I actually don’t think we’ll need complex differential equation techniques. We should be able to just integrate this entire equation with respect to t. I think I see why linear differential equations are easier to solve.

\displaystyle \int ( \frac{dx}{dt} - \frac{2}{L_0 + 2t} \cdot x )\,dt = \int 1\,dt

By the sum rule,

\displaystyle \int \frac{dx}{dt} \,dt - \int \frac{2}{L_0+2t} \cdot x\,dt = \int 1\,dt .

I spoke too soon. The first term is easy to integrate and the last is trivial, but I don’t know how to integrate the second.

\displaystyle x + c_1 - \int \frac{2}{L_0+2t} \cdot x\,dt = t + c_2

I can rearrange the terms and combine the constants

\displaystyle \int \frac{2}{L_0+2t} \cdot x\,dt = x - t + c_3

and I’m now stuck.

OK, I think we might be able to use integration by parts, using the formula

\displaystyle \int u\,dv = uv - \int v\,du .

If I set

\displaystyle u =\frac{2}{L_0+2t}

and set

\displaystyle dv = x\,dt

then to find v, we need to integrate:

\displaystyle v = \int x\,dt

\displaystyle v = \frac{x^2}{2} + c_4 .

And to find du, we need to take the derivative of u. I’m just going to use the product rule, since I’m rusty at this and I don’t remember the quotient rule.

\displaystyle du = \frac{d}{dt}\frac{2}{2t+L_0} = \frac{d}{dt}[2\cdot (2t+L_0)^{-1}]

\displaystyle du = \left(\frac{d}{dt}2\right) \cdot \frac{1}{2t+L_0} + 2 \cdot \frac{d}{dt}(2t+L_0)^{-1}

\displaystyle du = 0 + 2 \cdot (-1)\cdot(2t+L_0)^{-2}\cdot 2

I’m going to keep going, but I just realized that I am not going to be able to integrate \int v\,du .

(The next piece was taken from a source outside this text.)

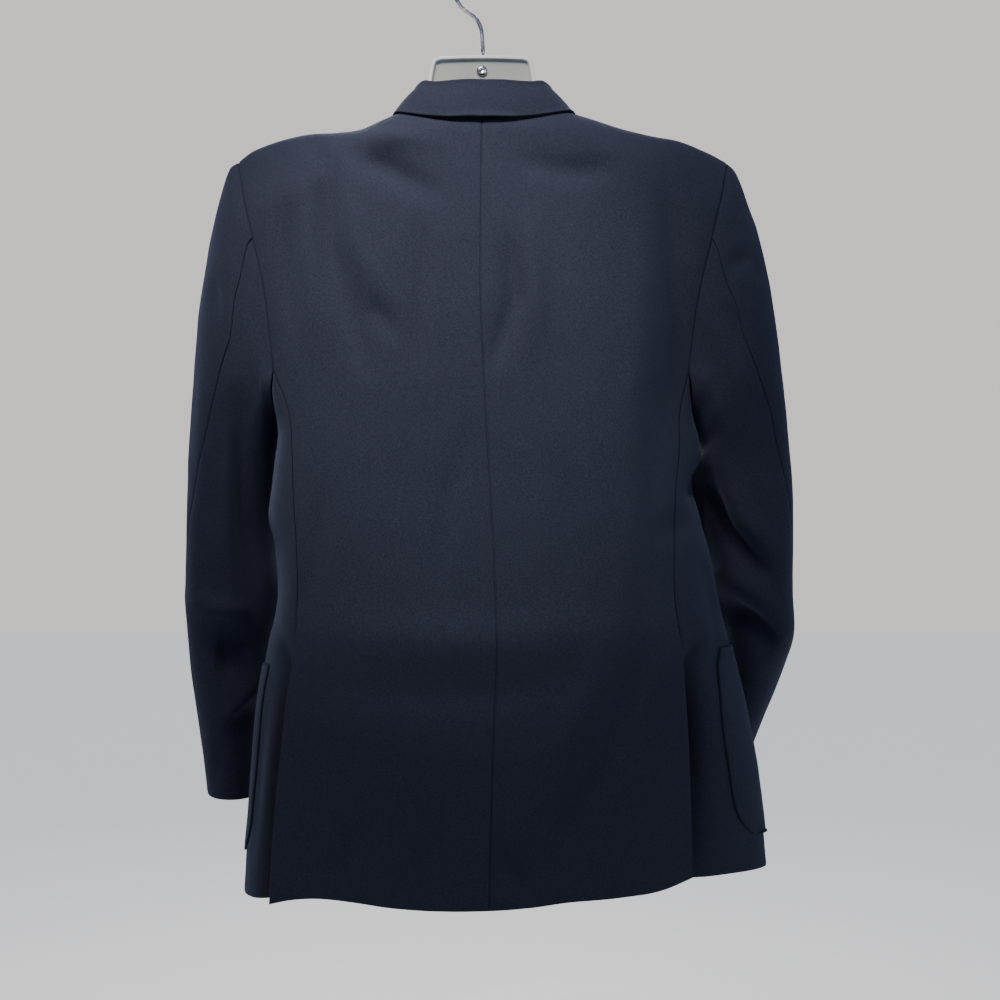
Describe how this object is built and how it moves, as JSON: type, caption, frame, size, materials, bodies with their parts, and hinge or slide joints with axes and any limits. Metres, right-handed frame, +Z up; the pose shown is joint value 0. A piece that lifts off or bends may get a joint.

\displaystyle du = -\frac{4}{(2t+L_0)^2}

Shoot.

\displaystyle uv - \int v\,du = \frac{2}{2t+L_0}\cdot \left(\frac{x^2}{4}+c_4 \right) + \int \left(\frac{x^2}{4}+c_4 \right) \left[\frac{4}{(2t+L_0)^2}\right]\,dt .

This is a disaster.


I will have to study this more and return to this problem later.